Scientists have observed one of the brain’s fundamental transformations of information. What they found in the brains of rats, they report, may be true across all mammals.
When people hear footsteps or a woodpecker’s drilling, the rhythmic structure of the sounds is striking, says Michael Wehr, a professor of psychology at the University of Oregon. Even when the temporal structure of a sound is less obvious, as with human speech, the timing still conveys important information.
“As the information progresses towards the auditory cortex, however, the representation of sound undergoes a transformation,” says Wehr. “There is a gradual shift towards neurons that use an entirely different system for encoding information.”
Wehr’s team, in a study published in the journal Neuron, documented the transformation. The findings reflect those previously shown in primates.
2 Languages
Neurons in the brain use two different languages to encode information: temporal coding and rate coding.

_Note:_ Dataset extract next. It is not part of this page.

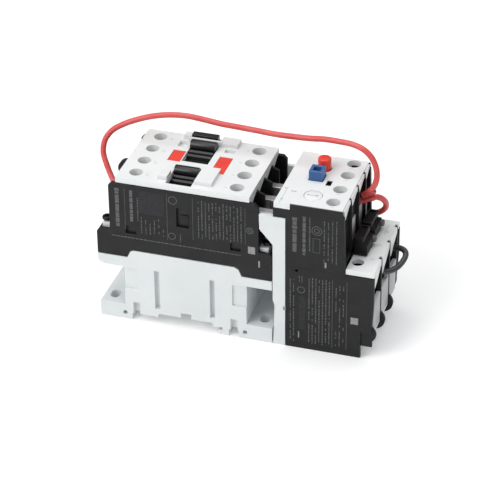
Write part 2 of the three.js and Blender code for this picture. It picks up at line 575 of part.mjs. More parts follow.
function bimetal(y) {
  const strip = [[99, 8], [104.8, 8], [104.8, 9.4], [100.4, 9.4], [100.4, 52], [99, 52]];
  return profile(strip, y - 3.6, y + 3.6);
}

const CAP = { x0: 112.9, x1: 117.2, step: 118.9, z0: 44.5, shoulder: 49.4, top: 53 };

function terminalCap(y0, y1) {
  const { x0, x1, step, z0, shoulder, top } = CAP;
  const steps = [[x0, z0], [step, z0], [step, shoulder], [x1, shoulder], [x1, top], [x0, top]];
  const block = profile(steps, y0, y1);
  const nub = barAlongX(y1 - 1.6, 47.6, 1.5, step - 1, step + 1.4, FINE);
  return join(block, nub);
}

// ---------------------------------------------------------------- wires
const LEAD_RADIUS = 1.3;

// Routes run from one terminal to the other, hand chosen, in the same place frame as the pieces.
const RED_LEAD_ROUTE = [[4.4, 21, 50], [1.9, 22, 53.2], [-1.4, 24.5, 56.8], [-4.5, 27, 61.4],
  [-6.8, 29.3, 66.2], [-6.6, 31.6, 71.2], [-3.8, 33.4, 75.4], [1.2, 35, 78.6], [7.6, 36.6, 81.2],
  [14.6, 38, 83.2], [22, 39, 84.4], [29.4, 39.7, 84.6], [36.8, 40, 83.9], [45, 40, 83],
  [53.2, 40, 82.6], [61.6, 39.7, 82.4], [70, 39.3, 82.2], [78, 38.8, 82.6], [86, 38, 83.4],
  [93, 37.4, 84.4], [99.4, 36.6, 84.8], [105.6, 35.8, 84.8], [110.8, 34.8, 83.6],
  [114.6, 33.8, 80.8], [116.9, 32.8, 76.8], [117.6, 31.8, 72.4], [116.6, 31, 68.4],
  [114.3, 30.4, 65.3], [111.9, 30.1, 63.7]];
const RED_LINK_ROUTE = [[108.8, 30.8, 60.2], [111.9, 31.2, 60.6], [114.6, 32.4, 61.6],
  [117.4, 34, 61.6], [119.6, 35.8, 59.8], [120.6, 37.4, 57], [120, 38.9, 53.8], [118, 40.2, 51],
  [115.4, 41.2, 49], [113.4, 41.8, 47.6]];
const BLACK_LINK_ROUTE = [[119.4, 38, 33.2], [122.4, 38, 33.6], [124.8, 38, 34.6],
  [127, 37.4, 35.2], [129.3, 36, 35.6], [130.8, 34.2, 35.4], [131.2, 32, 34.6],
  [130.6, 29.8, 33.4], [129.4, 27.6, 32.2], [127.6, 25.4, 31.4], [125.4, 23.6, 31.2],
  [122.8, 22.4, 31.4], [120, 22.2, 31.6]];

function lead(route, steps) {
  const path = new THREE.CatmullRomCurve3(route.map((p) => new THREE.Vector3(...p)), false, "centripetal");
  return new THREE.ExtrudeGeometry(circle(LEAD_RADIUS, 8), { steps, extrudePath: path, bevelEnabled: false });
}

// ---------------------------------------------------------------- assembly
add("contactor_base", contactorBase(), WHITE);
add("contactor_body", contactorBody(), DARK);
add("contactor_cover", contactorCover(), WHITE);
add("red_insert_left", redInsert(LEFT_INSERT), RED);
add("red_insert_right", redInsert(RIGHT_INSERT), RED);
add("accessory_rail", accessoryRail(), BLACK);
add("contact_carrier", contactCarrier(), BLACK);
add("armature_core", armatureCore(), CORE);
add("fixed_core", fixedCore(), CORE);
add("coil", coil(), COPPER);
add("return_spring", returnSpring(), STEEL);
add("rail_clip", railClip(), BLACK);

POLE_Y.forEach((y, i) => {
  const pole = i + 1;
  add(`contact_bridge_${pole}`, contactBridge(y), COPPER);
  add(`line_contact_${pole}`, fixedContact(STRIP, LINE_SCREW_X, y), COPPER);
  add(`load_contact_${pole}`, fixedContact(mirrored(STRIP), LOAD_SCREW_X, y), COPPER);
  const { foot, z0, z1 } = TERMINAL_SCREW;
  add(`line_screw_${pole}`, screw(LINE_SCREW_X, y, foot, z0, z1), STEEL);
  add(`load_screw_${pole}`, screw(LOAD_SCREW_X, y, foot, z0, z1), STEEL);
});

[COIL_SCREW.x, MIRROR_X - COIL_SCREW.x].forEach((x, i) => {
  add(`coil_screw_${i + 1}`, screw(x, COIL_SCREW.y, COIL_SCREW.foot, COIL_SCREW.z0, COIL_SCREW.z1), STEEL);
});

add("overload_frame", overloadFrame(), WHITE);
add("overload_housing", overloadHousing(), DARK);
add("overload_cover", overloadCover(), WHITE);
add("overload_terminal_cover", overloadTerminalCover(), WHITE);
add("stop_button", stopButton(), RED);
add("reset_button", resetButton(), BLUE);
add("current_dial", currentDial(), WHITE);
add("test_slider", testSlider(), BLACK);
POLE_Y.slice(0, 3).forEach((y, i) => add(`link_bar_${i + 1}`, linkBar(y), STEEL));
AUX_Y.forEach((y, i) => {
  add(`aux_screw_${i + 1}`, screw(AUX_X, y, AUX_SCREW.foot, AUX_SCREW.z0, AUX_SCREW.z1), STEEL);
});
MOTOR_Y.forEach((y, i) => {
  const { foot, z0, z1, head } = MOTOR_SCREW;
  add(`motor_screw_${i + 1}`, screw(MOTOR_X, y, foot, z0, z1, head), STEEL);
  add(`bimetal_${i + 1}`, bimetal(y), COPPER);
});
add("terminal_cap_1", terminalCap(12.4, 24.2), BLACK);
add("terminal_cap_2", terminalCap(26, 37.8), BLACK);
add("red_lead", lead(RED_LEAD_ROUTE, 70), RED_WIRE);
add("red_link", lead(RED_LINK_ROUTE, 18), RED_WIRE);
add("black_link", lead(BLACK_LINK_ROUTE, 18), BLACK_WIRE);

starter.position.set(-LENGTH / 2, -WIDTH / 2, 0);
const part = new THREE.Group();
part.add(starter);

export default part;
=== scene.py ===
"""Magnetic motor starter: the looks of a four-pole contactor with a plug-in overload relay.

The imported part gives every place. Lengths below are millimetres, measured from the datum, which is
the corner of the contactor's white base at its line end, near side and underside; the bench turns
them into metres in the row frame.
"""

from __future__ import annotations

import json
import logging
import math
import random
from dataclasses import dataclass, field
from enum import Enum
from typing import Iterable, Sequence

import bmesh
import bpy
from mathutils import Matrix, Vector

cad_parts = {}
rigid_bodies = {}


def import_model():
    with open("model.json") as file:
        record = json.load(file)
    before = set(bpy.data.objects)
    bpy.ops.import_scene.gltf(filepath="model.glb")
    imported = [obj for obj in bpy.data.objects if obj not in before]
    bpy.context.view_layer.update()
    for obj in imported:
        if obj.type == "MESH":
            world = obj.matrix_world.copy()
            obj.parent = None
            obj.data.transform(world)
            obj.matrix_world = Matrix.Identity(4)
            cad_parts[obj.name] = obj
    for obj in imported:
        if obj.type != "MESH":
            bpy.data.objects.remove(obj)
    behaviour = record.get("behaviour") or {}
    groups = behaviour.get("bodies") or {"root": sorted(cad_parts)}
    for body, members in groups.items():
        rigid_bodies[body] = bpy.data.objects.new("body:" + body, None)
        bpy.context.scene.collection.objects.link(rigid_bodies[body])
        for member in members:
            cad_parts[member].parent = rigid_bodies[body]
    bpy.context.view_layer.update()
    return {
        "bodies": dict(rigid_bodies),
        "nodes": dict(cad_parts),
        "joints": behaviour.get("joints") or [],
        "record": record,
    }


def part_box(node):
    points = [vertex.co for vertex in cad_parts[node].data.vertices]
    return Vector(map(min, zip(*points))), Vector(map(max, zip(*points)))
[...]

For neurons in the auditory thalamus, the part of the brain that relays information from the ears to the auditory cortex, this takes the form of temporal coding. Neurons fire in sync with the original sound, providing an exact replication of the sound’s structure in time.
In the auditory cortex, about half the neurons use rate coding. The structure of the sound is conveyed through the density and rate of the neurons’ spiking, rather than the exact timing.
To study how the coding system switch, Wehr and undergraduate student Xiang used whole-cell recording to capture thousands of interactions within a single neuron each time it responds to a sound. The team saw how individual cells respond to a stream of rhythmic clicks, and noted that individual rate-coding neurons received up to 82 percent of their inputs from temporal-coding neurons.
“This means that these neurons are acting like translators, converting a sound from one language to another,” Wehr says. “By peering inside a neuron, we can see the mechanism for how the translation is taking place.”
Circuits Deep In The Brain
One mechanism is the way that excitatory and inhibitory neurons cooperate to push and pull together, like parents pushing a playground teeter-totter, he says.
In response to a click, excitatory neurons push on a cell and inhibitory neurons follow with a pull exactly out of phase with the excitatory neurons. The combination drives cells to fire spikes at a high rate, converting the temporal code into a rate code.
The observation provides a glimpse into how circuits deep in the brain give rise to how the world is perceived, Wehr says.
Neuroscientists have speculated that the transformation from temporal coding to rate coding may explain the perceptual boundary experienced between rhythm and pitch. Slow trains of clicks sound rhythmic, but fast trains of clicks sound like a buzzy tone.
It could be that the different experiences of sound are produced by the two different kinds of neurons, Wehr says. It could be, he adds, that rate coding is a universal language that helps put together what people see and hear.